A word of caution, the pretzels are very, very slippery when they come out of the boiling water. I used a slotted spatula to remove the pretzels from the boiling water and, moving too quickly, rocketed one pretzel off the spatula and onto the floor.

Homemade Soft Pretzels

I was fully intimidated when it came time to twist the pretzels, but it turns out this was an incredibly simple step, and there are a lot of video and photo tutorials available on the web. I found this post at The Kitchn especially helpful.
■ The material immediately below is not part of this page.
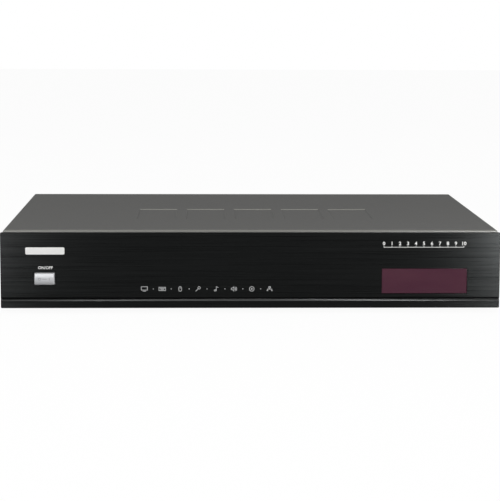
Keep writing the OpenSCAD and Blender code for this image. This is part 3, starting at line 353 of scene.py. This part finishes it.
def print_shadow():
    """Dark grey screen-printing ink, worn thin by fingers."""
    return surface("print_shadow", "#6c6d6f", "#85868a", (0.3, 0.3, 0.3), (0.4, 0.5), Metallic=0.3)


def white_nylon():
    """Natural nylon: milky, with a waxy sheen."""
    return surface("white_nylon", "#d9d6c8", "#e8e5da", (1.5, 1.5, 1.5), (0.35, 0.5),
                   Subsurface_Weight=0.15)


def display_plastic():
    """Numeric display: a black case whose raised bars are milky red epoxy."""
    made = surface("display_plastic", "#cbb3b0", "#ddc9c5", (0.6, 0.6, 0.6), (0.3, 0.45))
    inlay(made, region("display_module", y=(0.41, None)), "#18181a")
    return made


def receiver_epoxy():
    """Infra-red receiver: dark resin that looks black from outside."""
    return surface("receiver_epoxy", "#151217", "#221b24", (1, 1, 1), (0.12, 0.2))


def chip_epoxy():
    """Moulded chip resin: dull black with a faint grain."""
    return surface("chip_epoxy", "#19191b", "#28282b", (0.35, 0.35, 0.35), (0.5, 0.65), relief=0.01)


def laminate(name, dark, light, track, metal):
    """Circuit board: a coloured mask over copper tracks that run square to each other, with rows of pads."""
    made = surface(name, dark, light, (9, 9, 9), (0.3, 0.42))
    tree = made.tree
    for pitch, turned in zip(TRACK_PITCHES, (0.0, math.pi / 2)):
        laid = node(tree, "ShaderNodeMapping", {"Vector": made.where, "Rotation": (0, 0, turned),
                                                "Scale": [1 / (pitch * MM)] * 3})
        tracks = node(tree, "ShaderNodeTexBrick",
                      {"Vector": laid.outputs[0], "Scale": 1.0, "Mortar Size": 0.07, "Mortar Smooth": 0.0,
                       "Brick Width": 3.3, "Row Height": 0.8})
        overlay(made, tracks.outputs["Fac"], track, 0.3, 0.35)
    grid = node(tree, "ShaderNodeMapping", {"Vector": made.where, "Scale": [1 / (PAD_PITCH * MM)] * 3})
    dots = node(tree, "ShaderNodeTexVoronoi", {"Vector": grid.outputs[0], "Scale": 1.0, "Randomness": 0.0},
                voronoi_dimensions="2D")
    close = node(tree, "ShaderNodeMath", {0: dots.outputs["Distance"], 1: PAD_RADIUS}, operation="LESS_THAN")
    drilled = node(tree, "ShaderNodeMath", {0: grain(made, (16, 16, 16)), 1: 0.6}, operation="GREATER_THAN")
    pads = node(tree, "ShaderNodeMath", {0: close.outputs[0], 1: drilled.outputs[0]}, operation="MULTIPLY")
    overlay(made, pads.outputs[0], metal, 1.0, 0.3)
    return made


def green_board():
    """Glass-epoxy board under green solder mask, with gold-flashed pads."""
    return laminate("green_board", "#0f4a33", "#16583e", "#23704f", "#c9a95c")


def brown_board():
    """Paper-phenolic board of the power supply, with tinned pads."""
    return laminate("brown_board", "#7f5f27", "#93712f", "#a98642", "#b9bbb8")


def black_rubber():
    """Moulded rubber foot: matt black, paler where it has bloomed."""
    return surface("black_rubber", "#121212", "#1f1f1e", (2.5, 2.5, 2.5), (0.7, 0.85), relief=0.02)


def black_screws():
    """Steel screw under black oxide: dark, with a dull metal sheen."""
    return surface("black_screws", "#1d1d1e", "#2f3031", (0.8, 0.8, 0.8), (0.3, 0.45), Metallic=0.9)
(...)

I wrote the recipe in its original form, calling for 22 inch ropes to yield eight pretzels, but I found I liked using a slightly shorter rope for twisting a slightly shorter pretzel. In the photo below, you can see how differently the pretzels turn out with a varying number of twists and lengths.
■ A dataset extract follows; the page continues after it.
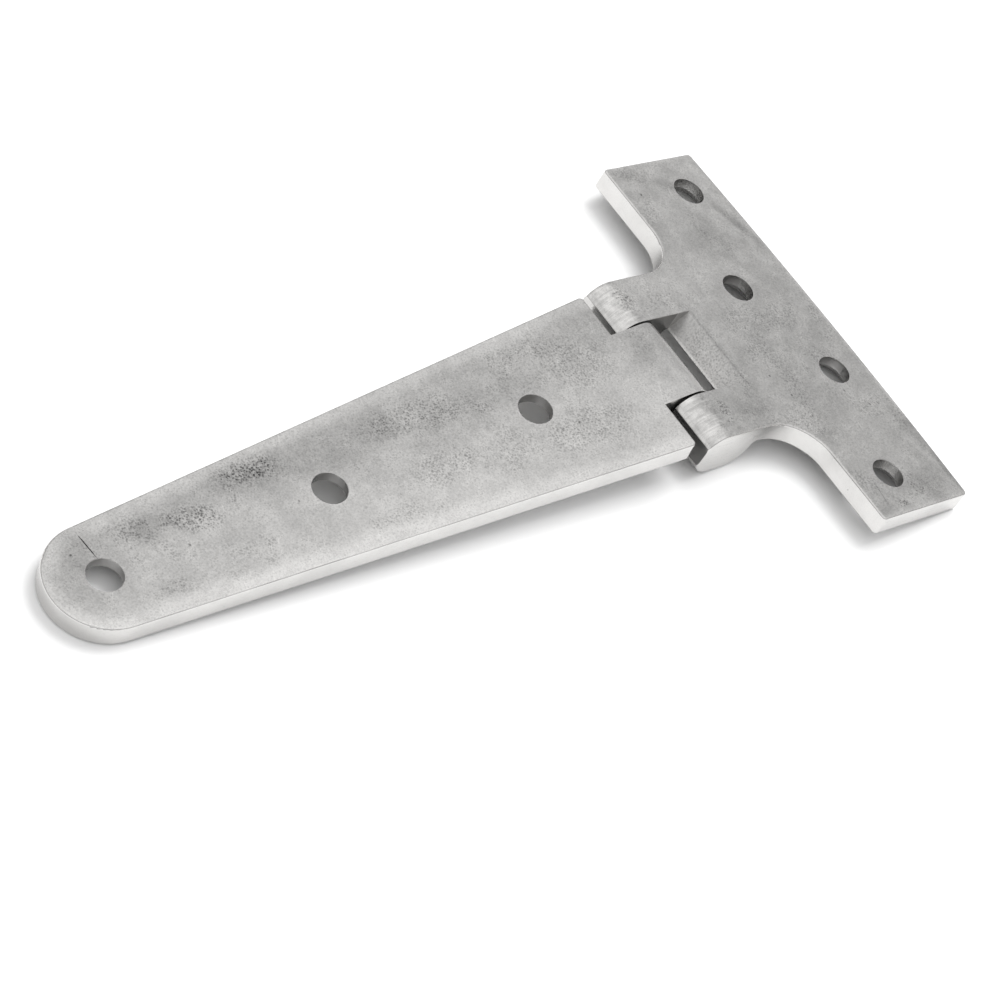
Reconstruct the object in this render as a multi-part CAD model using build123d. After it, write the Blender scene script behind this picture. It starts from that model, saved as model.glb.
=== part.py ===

Homemade soft pretzels are yet another recipe I approached with trepidation and quickly learned the fear was all in my head. I assure you, making soft pretzels at home is both easy and inexpensive, and homemade soft pretzels taste just like the soft pretzels you buy in the freezer section of the grocery store. If well wrapped, they also freeze and reheat fairly well. Happy snacking!

Homemade Soft Pretzels

5.0 from 1 reviews
Homemade Soft Pretzels
Serves: 8
  • For the Dough
  • 1½ cups warm water
  • 2 tablespoons brown sugar
  • 1 package active dry yeast
  • 3 ounces unsalted butter, melted
  • 2½ teaspoons salt
  • 4½ to 5 cups all-purpose flour
  • 1 to 2 tablespoons vegetable oil
  • For the Boil
  • 3 quarts water
  • ¾ cup baking soda
  • For the Finish
  • 1 egg, beaten with 2 teaspoons cold water
  • Coarse salt
  1. Combine the 1½ cups warm (not hot!) water, brown sugar, yeast, and butter in the bowl of a stand mixer and stir until combined. Allow to sit for five minutes.
  2. Add the salt and flour and mix with the dough hook on low speed until combined.
  3. Increase the speed to medium and continue to knead until the dough is smooth and begins to pull away from the side of the bowl, about 3 to 4 minutes.
  4. If the dough appears very wet, add additional flour 1 tablespoon at a time.
  5. Transfer the dough from the bowl to a lightly floured surface, then knead into a ball with your hands.
  6. Place the ball of dough into a bowl coated with the vegetable oil, and turn the dough in the bowl to coat.
  7. Cover the dough with a clean towel or plastic wrap and allow to rest in a warm area until the dough doubles in size, about 1 hour.
  8. After one hour, bring the water to a boil in a medium pot over high heat.
  9. When the water is boiling, add the baking soda.
  10. Remove the dough from the bowl and place on a flat surface.
  11. Divide the dough into eight equal pieces, and roll each piece into a rope measuring about 22 inches.
  12. To shape, pull each end of the rope up toward the center. Twist the right side across the left one or two times, then lay the twisted ends down towards the center of the rope.
  13. Place the pretzels, one or two at a time, in the boiling water and baking soda solution.
  14. Boil for 30 seconds, carefully using a spoon to splash the tops of the pretzels with the water.
  15. Remove the pretzels from the boiling water with a large flat slotted spatula (careful as they will be slick) and set the pretzels on baking sheets lined with parchment paper and sprayed with non-stick cooking spray.
  16. Brush the tops of the pretzels with the egg wash and season liberally with salt.
  17. Bake at 425 degrees F until golden brown, about 15 to 18 minutes.